The project “Mousetraps No.3, 14 and 18″ aims at creating a reflection and discussion about the altering and design of life forms, by speculating about a future where these new life forms become commonplace, and a part of our natural environment.

The traps are designed for three different genetically and technologically modified rodents, which exist in research laboratories today. The “waltzing mouse” [1], the only one of the three that already exists in nature, has a genetic abnormality which, because of a defect of the inner ear, causes the mouse to run in circles due to problems with its balance. The trap captures the mouse in a circular pipe which is closed at the top – due to the genetic defect the mouse will not be able to escape by walking backwards or turning around.

The “cyborg mouse”[2] is a mouse like the many rodents that have been used in laboratories to test brain implants. The trap captures the mouse by attracting it to a strong magnet, which switches off its movement
controlling brain implant.

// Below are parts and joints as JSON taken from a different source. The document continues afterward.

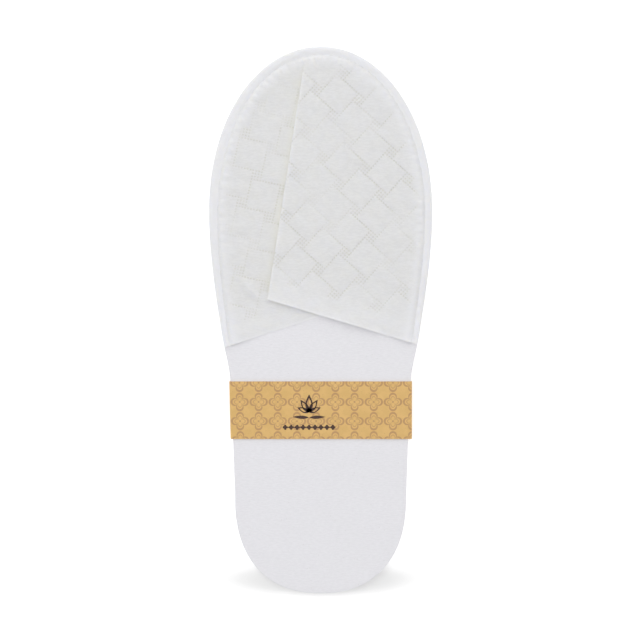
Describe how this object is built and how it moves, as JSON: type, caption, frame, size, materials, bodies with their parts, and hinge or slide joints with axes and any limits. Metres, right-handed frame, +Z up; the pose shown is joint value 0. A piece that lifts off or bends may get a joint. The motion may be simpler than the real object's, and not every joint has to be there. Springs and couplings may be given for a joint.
{
  "type": "spa slippers",
  "caption": "Pair of flat-packed closed-toe spa slippers with pleated non-woven vamps that open, laid sole to sole in a sliding paper belly band.",
  "frame": {"origin": "middle of the footprint, on the surface that the pair lies on", "axes": "+Z up, +Y toward the toes, +X to the right of the upper slipper"},
  "size_m": [0.1166, 0.285, 0.0139],
  "materials": {
    "felt": "matt needled felt",
    "foam": "matt closed-cell foam",
    "outsole": "matt non-slip sheet with small studs",
    "vamp_cloth": "embossed non-woven cloth, slight satin",
    "thread": "twisted thread",
    "kraft_paper": "uncoated kraft with a printed repeat",
    "glue": "dried clear glue"
  },
  "bodies": {
    "upper_slipper": {"upper_felt_insole": "felt", "upper_foam_sole": "foam", "upper_outsole": "outsole", "upper_vamp_right_side": "vamp_cloth", "upper_vamp_left_side": "vamp_cloth", "upper_needle_thread": "thread", "upper_bobbin_thread": "thread"},
    "upper_right_flap": {"upper_vamp_right_flap": "vamp_cloth"},
    "upper_pleat": {"upper_vamp_pleat": "vamp_cloth"},
    "upper_left_flap": {"upper_vamp_left_flap": "vamp_cloth"},
    "lower_slipper": {"lower_felt_insole": "felt", "lower_foam_sole": "foam", "lower_outsole": "outsole", "lower_vamp_right_side": "vamp_cloth", "lower_vamp_left_side": "vamp_cloth", "lower_needle_thread": "thread", "lower_bobbin_thread": "thread"},
    "lower_right_flap": {"lower_vamp_right_flap": "vamp_cloth"},
    "lower_pleat": {"lower_vamp_pleat": "vamp_cloth"},
    "lower_left_flap": {"lower_vamp_left_flap": "vamp_cloth"},
    "band": {"paper_band": "kraft_paper", "glue_strip": "glue"}
  },
  "joints": [
    {"name": "band_slide", "type": "slide", "parent": "upper_slipper", "child": "band", "axis": [0, -1, 0], "range_m": [0, 0.115]},
    {"name": "pair_slide", "type": "slide", "parent": "upper_slipper", "child": "lower_slipper", "axis": [0, 1, 0], "range_m": [0, 0.13]},
    {"name": "upper_vamp_open", "type": "hinge", "parent": "upper_slipper", "child": "upper_right_flap", "pos_m": [-0.008, 0.13805, 0.0137], "axis": [-0.3448, 0.9387, 0], "range_deg": [0, 80]},
    {"name": "upper_left_open", "type": "hinge", "parent": "upper_slipper", "child": "upper_left_flap", "pos_m": [-0.008, 0.13805, 0.0126], "axis": [-0.2477, -0.9688, 0], "range_deg": [0, 80.9], "deforming": ["upper_vamp_left_flap"]},
    {"name": "upper_pleat_unfold", "type": "hinge", "parent": "upper_right_flap", "child": "upper_pleat", "pos_m": [-0.008, 0.13805, 0.01342], "axis": [0.1529, 0.9882, 0], "range_deg": [0, 102.8], "deforming": ["upper_vamp_pleat"]},
    {"name": "lower_vamp_open", "type": "hinge", "parent": "lower_slipper", "child": "lower_right_flap", "pos_m": [0.008, 0.13805, 0.0002], "axis": [0.3448, 0.9387, 0], "range_deg": [0, 80]},
    {"name": "lower_left_open", "type": "hinge", "parent": "lower_slipper", "child": "lower_left_flap", "pos_m": [0.008, 0.13805, 0.0013], "axis": [0.2477, -0.9688, 0], "range_deg": [0, 80.9], "deforming": ["lower_vamp_left_flap"]},
    {"name": "lower_pleat_unfold", "type": "hinge", "parent": "lower_right_flap", "child": "lower_pleat", "pos_m": [0.008, 0.13805, 0.00047], "axis": [-0.1529, 0.9882, 0], "range_deg": [0, 102.8], "deforming": ["lower_vamp_pleat"]}
  ],
  "couplings": [
    {"joint": "upper_left_open", "follows": "upper_vamp_open", "ratio": 1.011},
    {"joint": "upper_pleat_unfold", "follows": "upper_vamp_open", "ratio": 1.285},
    {"joint": "lower_left_open", "follows": "lower_vamp_open", "ratio": 1.011},
    {"joint": "lower_pleat_unfold", "follows": "lower_vamp_open", "ratio": 1.285}
  ]
}
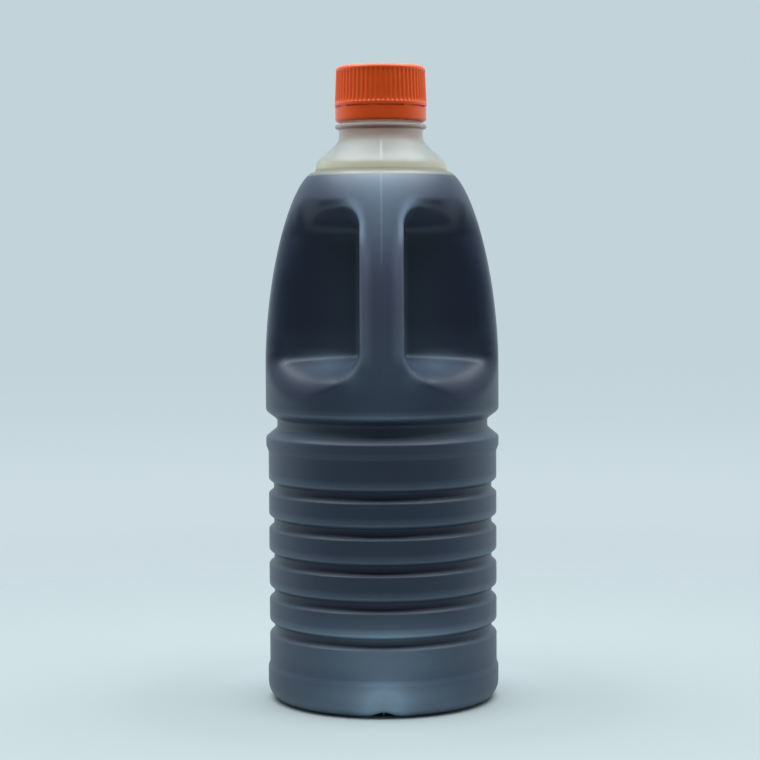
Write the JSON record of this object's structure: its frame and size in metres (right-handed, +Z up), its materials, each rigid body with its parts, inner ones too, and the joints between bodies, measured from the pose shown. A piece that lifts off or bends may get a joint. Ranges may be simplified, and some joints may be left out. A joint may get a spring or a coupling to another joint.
{
  "type": "pork bowl sauce bottle",
  "caption": "Tall round sauce bottle of milky plastic with a ribbed lower wall, a waist, a front grip ridge between finger pockets and a ribbed orange screw cap, full of dark sauce.",
  "frame": {"origin": "middle of the base, on the surface that the bottle stands on", "axes": "+Z up along the bottle's axis, -Y out of the grip ridge at the front, +X to the right as the ridge faces the viewer"},
  "size_m": [0.1068, 0.1068, 0.2892],
  "materials": {
    "milky_plastic": "blow-moulded polyethylene, milky and translucent, satin",
    "dark_sauce": "thick dark soy sauce, nearly opaque",
    "orange_plastic": "injection-moulded polypropylene, satin orange-red"
  },
  "bodies": {
    "root": {"bottle": "milky_plastic", "sauce": "dark_sauce", "cap": "orange_plastic"}
  },
  "joints": []
}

The third trap is shaped like a speaker and plays birdsongs to attract the “birdsong mouse” [3], a mouse that sings like a bird, which has been created by Japanese researchers.

[1] Stein, K. F., Huber Filosa, S., ‘A new mutation causing circling behaviour in mice’, Journal of Heredity, Volume 55, Issue 5, 1964, pp. 247-252.
[2] Graham-Rowe, D., ‘Robo-rat controlled by brain electrodes’,, 2002, (accessed 16 March 2012).
[3] Agence France Press, ‘Singing mouse made with genetic modification’,, 2010, (accessed 16 March 2012).